One of the best things you can do right now is imagine how your business and your industry will be in 2 years, 5 years and 10 years’ time. If your business is based on a “fad” – and there are plenty of them – make a plan to get in quick, have some fun, make some money and exit before the fad becomes extinct.

If your business has a longer lifespan because it is in an essential market segment or it is able to grow with new technology then make some long term plans – but make sure you are flexible, agile and at least listening to the market if not predicting the future.

The trick in business is to look further that the next few months – get real about what’s possible for your business beyond where you are now.

And if you need some help with that. It could be time to “Reinvent Your Business”. Ask me how.

Connect with me on Facebook at Bright Business

Ask me great questions and I’ll answer them.

If you’re an ideas person, or you need some ideas to grow your business, you’ll love next week’s blog “Capitalise on your Concept”.

Personality types and planning; what makes you do what you do?

Which best describes you?

  • “Here’s exactly what’s going to happen” planner
  • “This might work” planner
  • “I’m not sure about this bit” planner
  • “Let’s all get together to make a plan” planner
  • “I’ll plan a bit and leave the rest to the universe” planner
  • “Let’s just see what happens” planner
  • “Can someone else do this, I’m too busy” planner
  • “Just tell me what you want and I’ll do it” planner
  • “I’ll get around to it later” planner
  • “I’ve never had a plan in my life, I’m not about to start now” non-planner
  • Something I haven’t even described here or a combination of others

We’re all different – and we seem to attract people into our lives who are our opposites – thank goodness! Imagine if we were all the same… Chaos would reign; there’d be no leaders and no followers OR there’d be fights breaking out amongst people who insist on doing it their way.

If you’ve ever been frustrated by the planning or non-planning processes of your boss or partner or work colleagues, it doesn’t mean they’re wrong it just means they do things differently to you.

And if you know a little bit about DISC profiling you’ll understand that there are 4 basic personalities:

The High “D” people are dominant and driving and want to be at the front of everything, but aren’t good when it comes to details.

They make a plan where they can change, fix or control things. They need the High “C” people to handle the details and High “I” people to explain it to the team.

The High “I” people are Influential and Inspiring.

They like to be at the centre of things with lots of people around them. These people will make plans to be “popular” and are also not particularly interested in details. They need High “D” people to dive parts of the project where it gets bogged down. And they need “S” people to steadily work away at all the tasks that need doing.

The High “S” people are steady and supportive.
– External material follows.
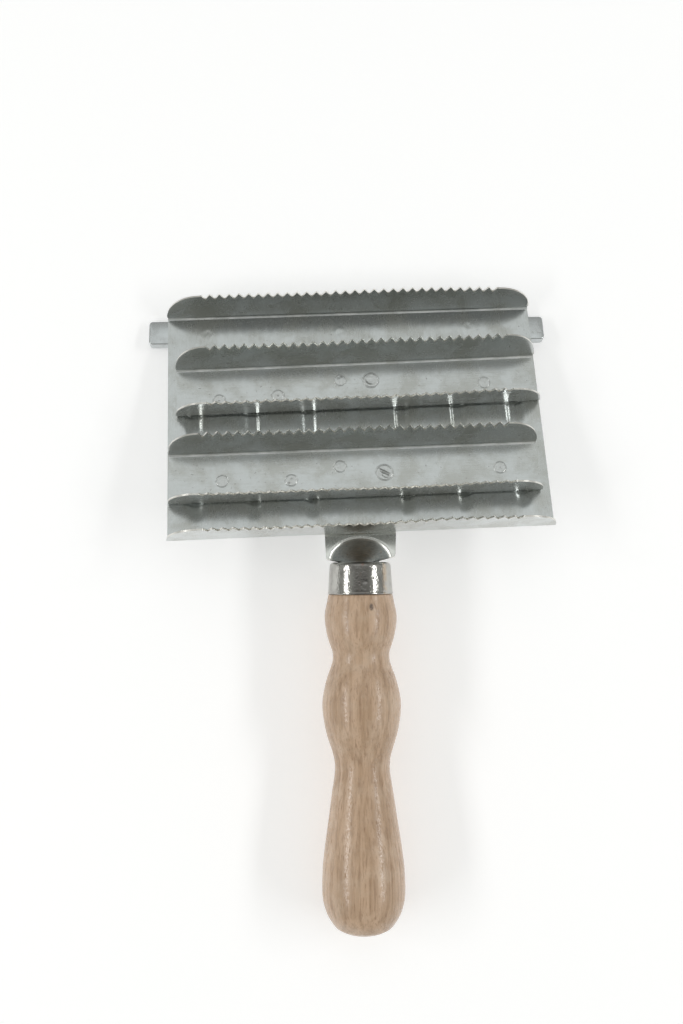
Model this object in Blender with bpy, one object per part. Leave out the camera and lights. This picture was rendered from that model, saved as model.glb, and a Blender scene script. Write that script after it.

These are the people who like to be given a plan rather than write one. They are very good at being cooperative supportive and agreeable. Plus, they can carry the plan forward and get things done. They need High “C” people to help with the details and the “I” people to keep them connected to the larger team and the “D” to the purpose.

The High “C” people are conscientious careful and compliant.

With rules to follow, their plan will be very detailed and precise. These people need High “S” individual to help them relax a little and go with the flow – and the “D” people to drive the plan forward. “I” people can help deliver the plan to the team without them getting overwhelmed.

Of course, we are not all of one thing, we are combinations of these personality profiles but we do have a dominant personality.

Ultimately your plan needs to be your plan if you’re in a solo business. If you are planning for others consider their personality profile. Ask them what they need in a plan to fully engage with it; how much detail; who does what; who leads what and what is the benefit of the plan to the whole team.

To find out more about DISC profiling and how it can be used in your team book a 15-minute call here.

Growing your business your business vs scaling your business – what’s your plan?

If you owned a corner grocery store before the invention of supermarkets you would probably have had a nice little business supporting you and your family.

Everyone would be working really hard in the store. You might pay yourself a minimum wage and the rest of the family might be working for “love”. You’d be open all hours including weekends. The ways to grow your business were limited to time, space and labour.

Everything was about personal service and growth was limited to what you could afford to stock, the space to stock it and the labour involved to serve the customers. There were tangible limits.

You would have been blown out of the water when the first supermarket opened up down the road!

They had a scalable system. They were bigger, brighter, had more variety, and operated on self-service and minimum staff at minimum wages. Then, they could afford to stock what you couldn’t and had a marketing budget to lure your customers away. They had systems and procedures for smooth running.

When you think about the difference between growing your business and scaling your business, it works like this…

Growing your business means you are adding more resources when you make more sales – you need more stock, more people, and more space. The increase in revenue is swallowed up by the increase in costs. It might look like you’re growing but technically you haven’t “scaled”.

Scaling your business means you’re adding revenue at an exponential rate without increasing your costs at the same rate. If it takes as much time energy and money to make the next sale as it did to make the previous sale, you haven’t scaled.

Think about Amazon:

They blew bookstores out of the water. Yes, you have to wait for the book if you want a hard copy, but you could get the book instantly at a fraction of the cost if you are happy to have an electronic copy – and at a fraction of the price.

They also thought about what people do when they buy books: people like to browse, read a few pages, have books recommended by the store owner, see reviews on the book jacket, and they like to take their time. Amazon noted all of this “buyer behaviour” and built it into their offering.

What can you learn from this?

  1. Growing your business happens incrementally. It suits some people but not others.
  2. Scaling a business can happen with a change in how you think – again not for everyone.
  3. Be alert for opportunities inside your business to scale rather than grow.
  4. The best businesses to scale are those that provide essential services that have a proven concept (people already buy) and they can be operated by fewer people and fewer overheads.
  5. Don’t scale a business that is a “fad” – it won’t last long enough to give you a return on your investment.

What do you think? Could your growing business be scaled?